In this example, I created one traffic flow going in one direction between two nodes. I chose the same source and destination nodes I used in the previous traceroute example.
To visualize the traffic flow, you can configure CORE to display the Link Labels, using the Show command in the View menu. This will show the bandwidth of traffic passing on each link. To visualize the links where traffic is passing, configure the Throughput Widget to highlight a path that is passing more than a certain amount of traffic. For example, if you have configured a traffic flow of 100 kbps between two nodes, set the throughput widget to highligh paths that have a 50 kbps or higher traffic rate. To configure the thoughput widget, use the menu command:
Widgets → Throughput
In this example, the links running traffic will be highlighted as a wide red line, while other links carrying no traffic or low levels of traffic (from peroidic routing protocol updates) will show as thin red lines.
Network reroute caused by change in link cost
To test that the routing protocols are operating, let’s change the network routing by changing the cost of links between the routers. We will increase the cost of the link over which traffic is flowing to force the network to reroute the traffic flow over the other links, instead.
Right click on the router, n1. Select Shell Window → vtysh. Do the same on router n3. This opens two xterm windows, one on router n1 and the other on router n3, both running the Quagga VTY shell. The default OSPF configuration on each node set the cost of every link to 10. If we change the cost of the link between n1 and n3 to 30, we should see OSPF converge on a lower-cost path between toutes n1 and n3 by passing through router n2.
On router n1, execute the following configuration changes:
n1# configure terminal n1(config)# interface eth2 n1(config-if)# ospf cost 30
On router n3, execute the following configuration changes:
n3# configure terminal n3(config)# interface eth0 n3(config-if)# ospf cost 30
Now the cost of the direct link between router n1 and n3 is 30, while the cost of the path from routers n1 to n2 to n3 is 20. The OSPF routing protocol will reconverge and routers n1 and n3 will start passing traffic along the route that goes through router n2.
Change link configurations
The CORE Network Emulator also provides a tool to change link configurations.
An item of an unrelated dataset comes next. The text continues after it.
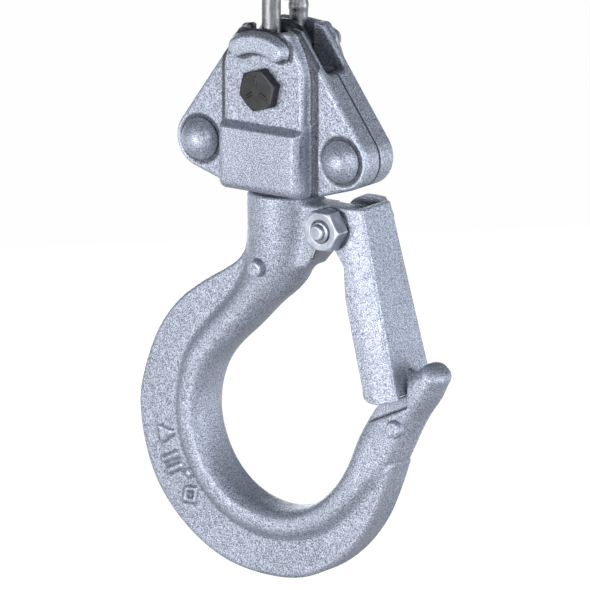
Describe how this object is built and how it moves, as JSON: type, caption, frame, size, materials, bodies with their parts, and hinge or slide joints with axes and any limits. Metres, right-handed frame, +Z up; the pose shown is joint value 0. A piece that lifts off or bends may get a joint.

Double-click on a link to open the Link Configuraion dialogue box. You can change link parameters to limit maximum bandwidth on a link, set the link delay, introduce errors on the link, and change how the link is displayed on the canvas.
To see this work, you could open an xterm on one of the simulated nodes and ping another node on the network. Then, change the delay on one of the links between the two nodes and watch the ping times increase. You could also change the maximum bandwidth on the a link that is running traffic to a value smaller than the running traffic rate and watch the traffic on the link drop to the value you configured.
The CORE Network Emulator offers a lot of functionality. The user can save the network configuration to a file and open saved configuration files. Also, the simulation can be connected to a physical Ethernet port to be connected to other computers running CORE simulations or to live equipment. This is called distributed CORE.
There are many functions available under the Menu tools that can be explored. However, when trying out the other tools in the CORE Network Emulator, I started encountering problems.
I don’t want to be negative. CORE looks like a great tool. The basic functionality provided by the CORE Network Emulator for setting up and running virtual machines in a simulated network works well. But, CORE offers many menu options and tools that do not appear to work as expected. Here is a list of some of the issues I encountered while taking a first look at this tool.
- The VCORE virtual machine does not appear to have all the software installed that CORE requires. For example, the tool has a menu command to launch Wireshark to monitor traffic on a specified link but Wireshark is not available in the VCORE virtual machine so the command fails. Also, the DHCP server software is not installed. XORP is not installed.
- The Linux Containers virtualization system has some incompatibilies with launching software services in virtual machines. For example, after I installed the DHCP server software, I could not start it in an LXC virtual machine.
- Some functions do not operate as expected. For example: the switch nodes do not have spanning tree enabled so it you connect switches in a loop, the resulting packet storm will consume 100% of your CPU. Also, the bit-error rate option in the Link Configuration dialog box appears to have no affect.
- You cannot modify key elements during Execute mode. For example, you cannot add or delete switches, virtual machines, or links.
- Performance is poor. I saw odd results when running traceroute, such as many timeouts. The CORE documentation suggests that performance will be poor when running CORE in a virtual machine, so this may improve when CORE is installed on a native Linux host computer.
- Bi-directional traffic flows do not work. I set up two flows between two nodes: one in each direction. Traffic only passed one way.
- If you start a ping command using the Run Tool or the Two-node Tool, you cannot stop it. You need to manually kill the process on the virtual node.
In summary, the VCORE virtual machine does not provide all the functionality that one would expect the CORE Network Emulator to provide, based on the tools and menu commands shown in the user interface. Where the functionality does exist, I found numerous bugs and performance issues.
The CORE Network Emulator offers an attractive graphical user interface that facilitates setting up a network of virtual machines. The tool offers a lot of advanced functionality but not all of that functionality works as expected. While the tool looks great and has good potential, my first impression is that it currently suffers from quality problems that need to be resolved.
In a future post, I will try to install CORE and all its prerequisite software on a Linux host computer, either by installing available CORE packages or by installing from source code, and see if that resolves some of the problems I encountered while taking a first look at the CORE network emulator running in the VCORE virtual machine.